Geht man davon aus, dass der Versicherungsschutz bei Fahrgemeinschaften keinen
eigenständigen Versicherungsschutz begründen soll, kann Versicherungsschutz in Fällen, in
denen der Umweg weder für den Fahrer noch für den Mitfahrer betrieblich veranlasst ist,
allenfalls nur unter engen Voraussetzungen in Ausnahmefällen gewährt werden. Die
Umstände des vorliegenden Falles rechtfertigen es jedoch nicht, beim Kläger – im
Gegensatz zu seiner Ehefrau – Versicherungsschutz der gesetzlichen Unfallversicherung
anzunehmen. Dies gilt auch dann, wenn man zu seinen Gunsten unterstellt, dass er erst
von der Absicht seiner Ehefrau, in Luxemburg zu tanken, erfahren hat, als diese an der
Autobahnabfahrt M. vorbeigefahren war. Dem Kläger wäre es ohne weiteres zuzumuten
gewesen, seine damalige Lebensgefährtin zu bitten, die nächste Ausfahrt (M.- Schw.)

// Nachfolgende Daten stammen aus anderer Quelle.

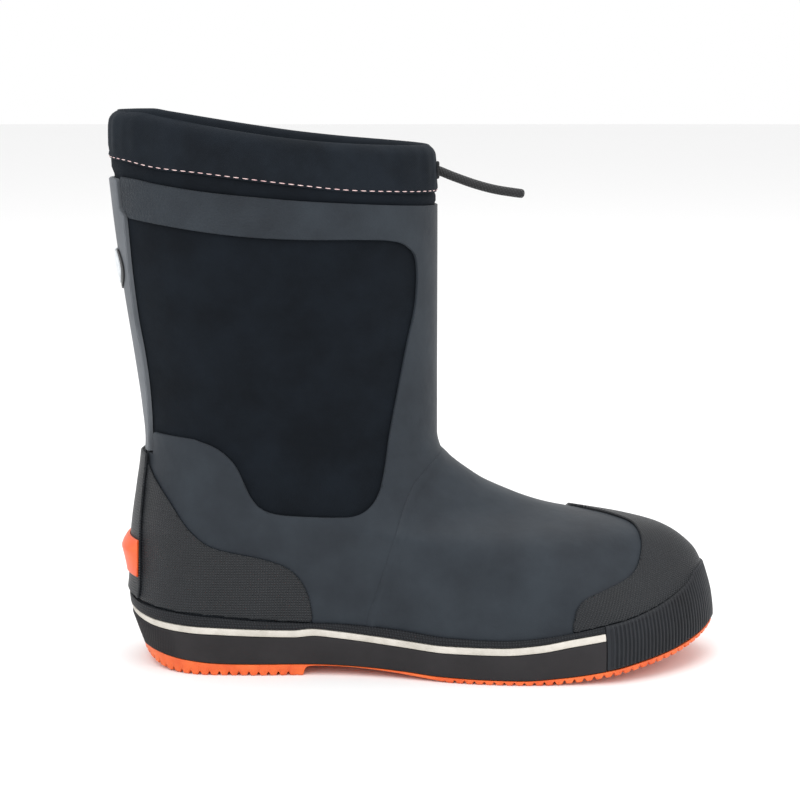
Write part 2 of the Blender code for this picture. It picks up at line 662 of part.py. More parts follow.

abzufahren und ihn zuhause abzusetzen. Dies hätte auch keinen unzumutbaren Umweg
dargestellt, da diese Ausfahrt nur ca. 2 km weiter war, wie sich aus der in der
Verwaltungsakte befindlichen Routen- und Entfernungsberechnung ergibt. Soweit im
Erörterungstermin vorgetragen worden ist, dass diese Abfahrt im Jahr 2002 noch nicht
existiert habe, kann dem nicht gefolgt werden. Nach telefonischer Rücksprache der
Beklagten mit der Autobahnmeisterei D. soll die Ausfahrt bereits seit Mitte der 80er Jahre
existiert haben. Es ist auch gerichtsbekannt, dass diese Abfahrt jedenfalls im Jahr 2002
schon längst vorhanden war. Zudem ist die Autobahnausfahrt M.- Schw. in den dem Senat
vorliegenden Straßenkarten der Jahre 1999/2000 und 2001/2002 bereits eingezeichnet.
Soweit der Kläger vorträgt, dass ein Verlassen der Autobahn nicht möglich gewesen sei,
weil sie wegen des Streits die Autobahnabfahrt verpasst hätten, kann dies keine andere
Entscheidung rechtfertigen. Insoweit ist zu berücksichtigen, dass das Verpassen der
Abfahrt auch auf das Verhalten des Klägers zurückzuführen ist, so dass sich dieser die
Weiterfahrt seiner damaligen Lebensgefährtin zurechnen lassen muss (vgl. BSG, Urteil
24.03.1998 – B 2 U 4/97 R: Der Fahrer versäumte wegen einer regen Unterhaltung mit
dem Versicherten an insgesamt fünf Autobahnabfahrten, die Autobahn zu verlassen. Das
BSG hat entschieden, dass sich der Beifahrer in einem solchen Fall die Handlungsweise des
Fahrers zurechnen lassen muss, wenn das Verirren wesentlich auf sein eigenes Verhalten
zurückzuführen ist).
Hinzu kommt, dass der Umweg zum Tanken in Luxemburg auch im eigenwirtschaftlichen
Interesse des Klägers und nicht nur seiner damaligen Lebensgefährtin lag. Der Kläger
musste sich an den Benzinkosten beteiligen; zudem hat er in seiner Klagebegründung
darauf hingewiesen, dass ihm durch diese Einsparungen ein souveränes Auftreten frei von
finanziellen Ängsten möglich sei. Insoweit unterscheidet sich der Sachverhalt von dem von
dem LSG Baden-Württemberg zu entscheidenden Fall (dort lag der Umweg ausschließlich
im eigenwirtschaftlichen Interesse des Fahrers). Die vorliegende Fallkonstellation ähnelt
vielmehr den vom BSG entschiedenen Fällen (Urteil vom 11.12.1980 und Beschluss vom
04.12.1989 jeweils a.a.O.), bei denen das BSG darauf abgestellt hat, dass der Umweg
auch im eigenwirtschaftlichen Interesse des Mitfahrers lag.
Die Berufung war daher zurückzuweisen.
Die Kostenentscheidung beruht auf § 193 SGG.
Gründe für die Zulassung der Revision (§ 160 Abs. 2 SGG) liegen nicht vor.